Acting Exercise: Act Out The Roles

Acting Exercise: Act Out The Roles


Purpose

In this exercise, participants learn how to act or roleplay certain roles. Acting is a very useful skill. It can greatly help people to place themselves in position of others and learn to think like them. Unfortunately, most people are not trained on this skill and simply find it strange to perform an act. They might feel shy, awkward or simply start laughing at their own abstract acting. The best way to overcome these problems is to simply act. Acting isn’t hard once people understand that all they need to do is to commit to it. This exercise helps people to act in front of each other based on specific scenarios. It encourages them to imitate certain non-verbal gestures that convey meaningful information about a person and hence in the process learn about communication skills as well.

Objective

Act based on a given scenario.

What You Need

  • Optional: Provide props based on scenarios if you think these will help the participant.
  • Folded papers with scenarios written on them. Example scenarios are:
    • You are a team of developers who is meeting the CEO of a major company that you supply your products to
    • You are several Olympic swimmers who are about to compete in a finals of 4 by 100 medley.
    • You are a group of friends in a car heading to south of Europe for holidays.
    • A car sales person is selling a car to a family.
    • You are a team of manual workers whose been given instructions by their supervisor in their weekly meeting.
  • A hat.

Setup

  • Place the folded papers in a hat.
  • Divide the delegates to groups of 2 or 3 people.
  • Ask each group to pick a scenario from the hat.
  • Allow them 5 minutes to select their roles within each scenario and prepare to perform their roles.
  • Ask each group to come forward and play out their roles.

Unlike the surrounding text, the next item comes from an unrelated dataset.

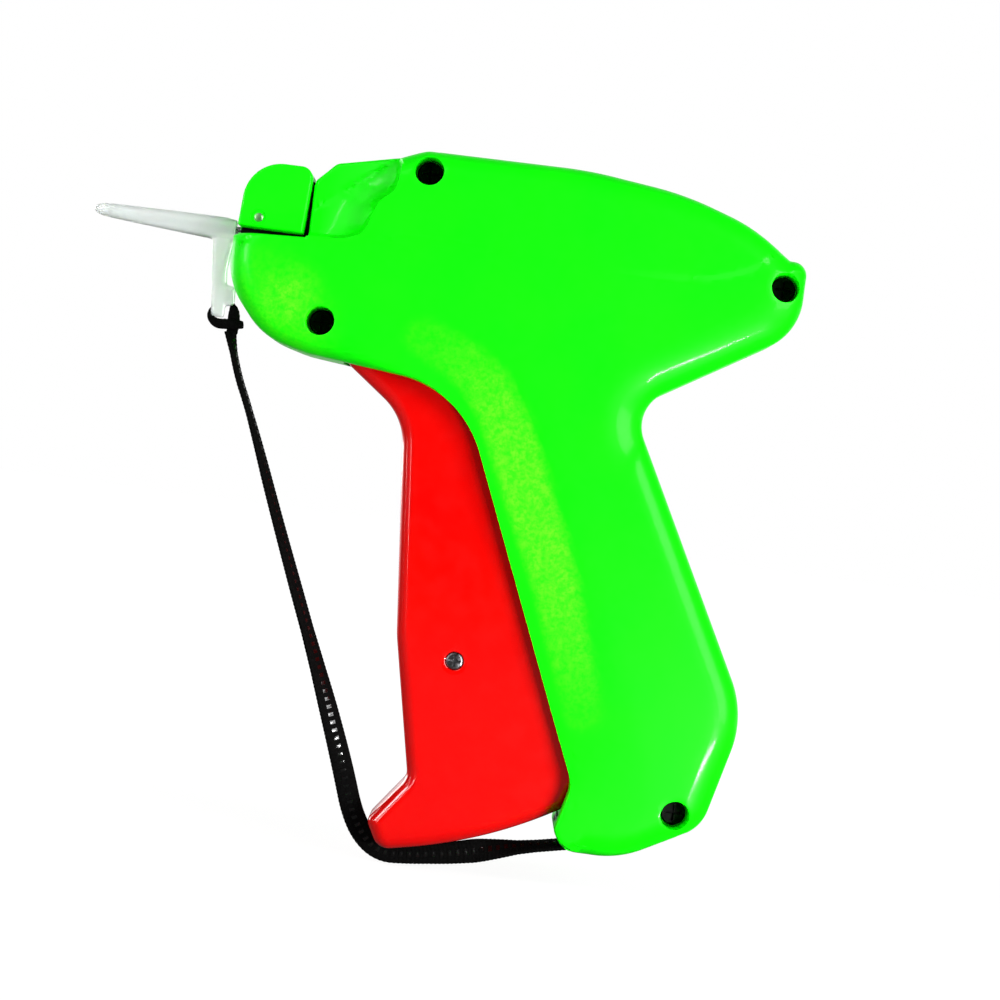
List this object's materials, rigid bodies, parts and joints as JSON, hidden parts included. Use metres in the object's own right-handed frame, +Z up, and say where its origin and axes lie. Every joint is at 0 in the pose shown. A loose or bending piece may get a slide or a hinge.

Explain that they should be creative and think imaginatively about their roles. Keep it rolling and act based on the performance of others.
  • Allow 2 or 3 minutes for each group act.
  • Continue until all groups have performed.
  • If time allows, you can ask groups to pick another scenario and repeat the process.

Timing

Explaining the Exercise: 5 minutes.

Activity: 5 min preparation + 15 min plays = 20 minutes

Group Feedback: 5 minutes.

Discussion

What do you think of your acting? Was it easier than you thought? How did you make yourself feel comfortable? What would you need to do to become better at acting? Who was the best actor and why? What can you learn from him or her so you can become a better actor?